====== Available data

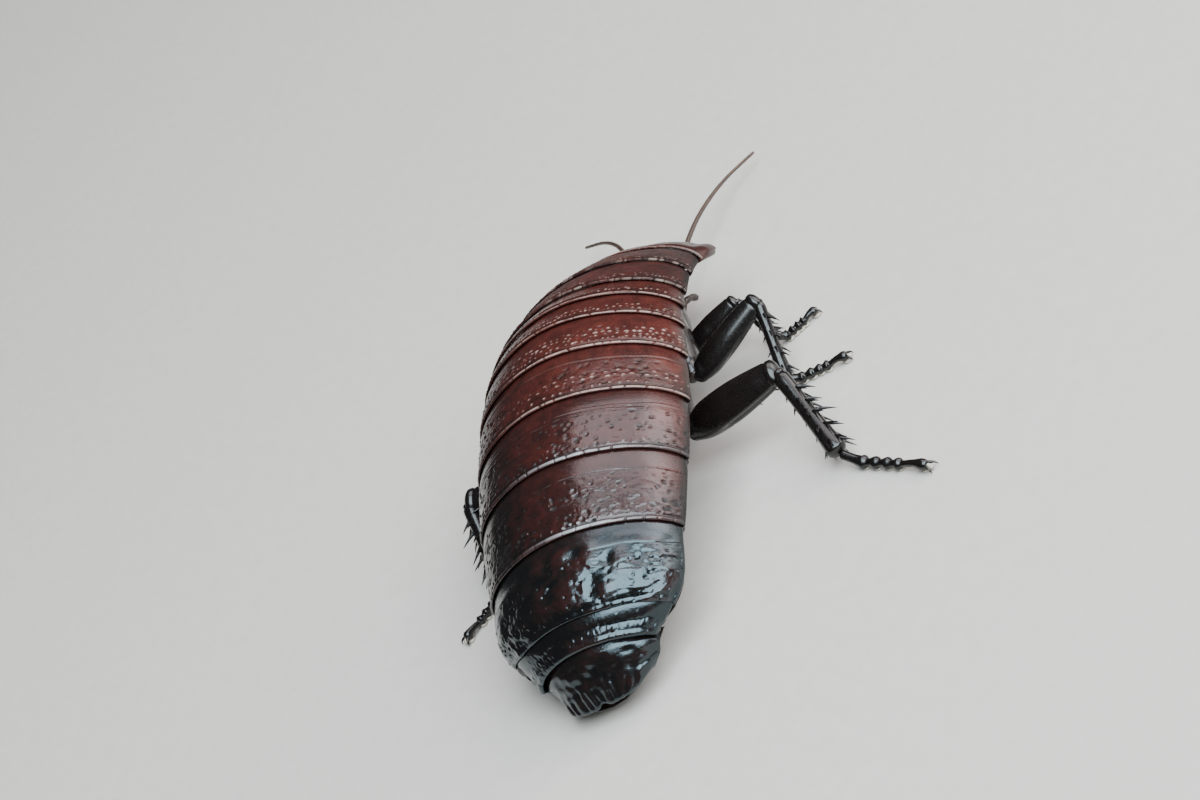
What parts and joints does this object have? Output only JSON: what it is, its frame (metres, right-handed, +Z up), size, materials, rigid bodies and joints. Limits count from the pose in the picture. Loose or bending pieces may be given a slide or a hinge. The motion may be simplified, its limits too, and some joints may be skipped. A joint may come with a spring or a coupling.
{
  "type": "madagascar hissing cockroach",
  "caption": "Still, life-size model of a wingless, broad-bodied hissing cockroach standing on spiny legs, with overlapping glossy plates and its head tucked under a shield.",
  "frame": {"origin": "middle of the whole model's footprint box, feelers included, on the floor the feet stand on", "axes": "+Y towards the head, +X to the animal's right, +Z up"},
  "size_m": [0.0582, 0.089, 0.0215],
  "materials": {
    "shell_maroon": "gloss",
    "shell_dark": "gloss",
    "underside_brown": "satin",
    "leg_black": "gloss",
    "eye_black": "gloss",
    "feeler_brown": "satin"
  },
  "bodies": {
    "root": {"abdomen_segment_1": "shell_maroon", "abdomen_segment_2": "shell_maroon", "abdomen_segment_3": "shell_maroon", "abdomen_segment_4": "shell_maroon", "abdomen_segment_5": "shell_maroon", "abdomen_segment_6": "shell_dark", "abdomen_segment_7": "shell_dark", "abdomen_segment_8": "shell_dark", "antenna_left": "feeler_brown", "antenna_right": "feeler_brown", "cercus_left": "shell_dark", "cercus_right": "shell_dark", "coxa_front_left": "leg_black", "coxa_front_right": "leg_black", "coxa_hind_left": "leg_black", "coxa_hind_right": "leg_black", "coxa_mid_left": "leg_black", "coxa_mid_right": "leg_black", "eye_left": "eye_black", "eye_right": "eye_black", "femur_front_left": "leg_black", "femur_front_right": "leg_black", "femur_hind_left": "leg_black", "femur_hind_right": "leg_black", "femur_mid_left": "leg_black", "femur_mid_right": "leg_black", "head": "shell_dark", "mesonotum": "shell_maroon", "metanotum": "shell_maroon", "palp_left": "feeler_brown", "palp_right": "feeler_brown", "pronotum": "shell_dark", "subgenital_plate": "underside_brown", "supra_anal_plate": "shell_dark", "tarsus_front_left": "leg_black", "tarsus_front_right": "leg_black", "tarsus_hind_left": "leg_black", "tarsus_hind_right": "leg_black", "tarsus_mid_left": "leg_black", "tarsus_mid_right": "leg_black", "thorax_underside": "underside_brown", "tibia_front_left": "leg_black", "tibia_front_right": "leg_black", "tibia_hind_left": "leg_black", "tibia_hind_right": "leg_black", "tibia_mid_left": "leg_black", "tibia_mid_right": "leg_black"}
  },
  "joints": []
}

============

* Exercise description *
Check each line of the data above for the string "bodies" and report only how many lines have it.

* Answer for the task *
2